Does Pricing Belong on the Homepage?
Not the full pricing breakdown — but a starting range in the hero or CTA section is almost always worth including. Pricing transparency reduces bounce rate on commercial pages because it pre-qualifies visitors. "From $2,500" in small text near the hero CTA filters out visitors who can't afford your service while increasing enquiry quality from those who can.
The full argument for and against is in should I have pricing on my website. The short version: for most service businesses charging over $2,000, a starting price does more good than harm.
What Goes at the Very Bottom of the Homepage?
The footer is not dead space. A homepage footer that converts includes contact details (email address, city, country for local trust), links to key pages — Services, Portfolio, About, Blog, Contact — and any relevant trust signals like a registered business number or professional memberships.
The last thing before the footer should be a CTA section. Many visitors read top to bottom and arrive at the footer without having taken action. Give them one final nudge with language that addresses hesitation: "Still deciding? See what our clients say" — and link directly to testimonials. See how to get website testimonials for how to collect the kind of testimonials that do real conversion work at this stage. And if you're thinking about how to build an audience beyond just enquiries, building an email list from your website shows how the homepage footer can do double duty.

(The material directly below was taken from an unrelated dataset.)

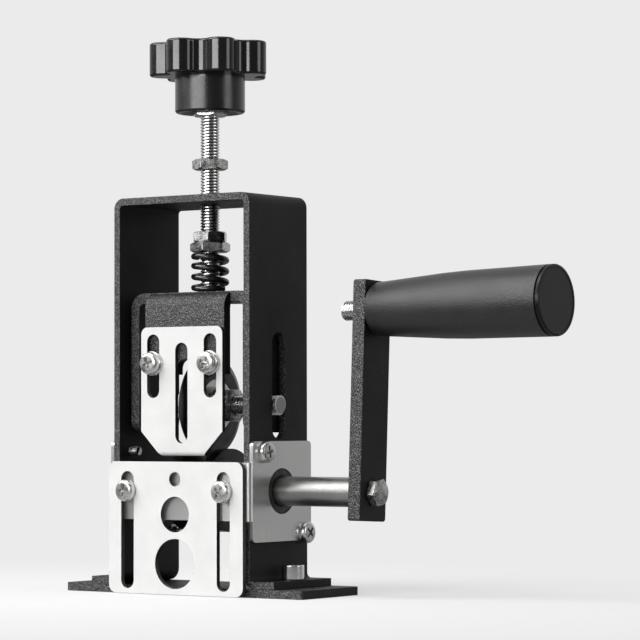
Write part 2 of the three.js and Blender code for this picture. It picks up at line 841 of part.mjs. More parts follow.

Homepage copy that isn't converting — let's rebuild it.
Evoke Studio builds service business websites with copy, design, and structure working together. Homepages from $2,500. Full projects from $4,500.
Rewrite your homepage copy when your services change significantly, when your target audience shifts, or when your conversion rate drops below 1% of sessions. Minor copy refreshes — updating numbers, tweaking headlines — are worth doing every 6–12 months. A full rewrite is typically warranted every 2–3 years or after a significant business pivot. The trigger should always be data (declining enquiry rate, changing audience) not restlessness with the copy.
You know your business and clients better than any copywriter will at the start. The most effective process is to write a first draft yourself — this forces clarity of thinking — then have a copywriter refine it. A homepage copy refresh from a specialist copywriter in the UK typically costs £500–£1,500. In the US and Canada, $600–$2,000 is typical. In Australia, AUD$700–$2,000. The ROI from professional copy on a commercial homepage is usually fast if the underlying business is converting at all.
One primary CTA that appears multiple times — in the hero, mid-page, and the closing section — plus secondary CTAs on individual service cards. The primary CTA should always be the same action: 'Start your project,' 'Book a call,' 'Get a quote' — repeated consistently. Different CTAs on different sections dilute the signal about what you want the visitor to do and force them to make a decision instead of taking an action.
Substantially. Copy and design are not separate — they work together. A well-written headline in a cluttered, slow-loading design will underperform the same headline in a clean, fast design. Typography affects readability; whitespace affects perceived premium-ness; imagery affects whether visitors see themselves as the right client. At Evoke Studio, copy and design are developed simultaneously rather than sequentially — which is why the sites we build convert better than sites where copy was written around a finished design.
A homepage serves multiple visitor types and multiple purposes — it introduces the brand, signals the service range, and directs visitors to the right place. A landing page has one specific audience and one specific action, usually tied to a paid campaign. Homepages should not try to do what landing pages do. If you're running paid traffic to your homepage and wondering why it doesn't convert like a landing page, the answer is structural — they're built for different jobs.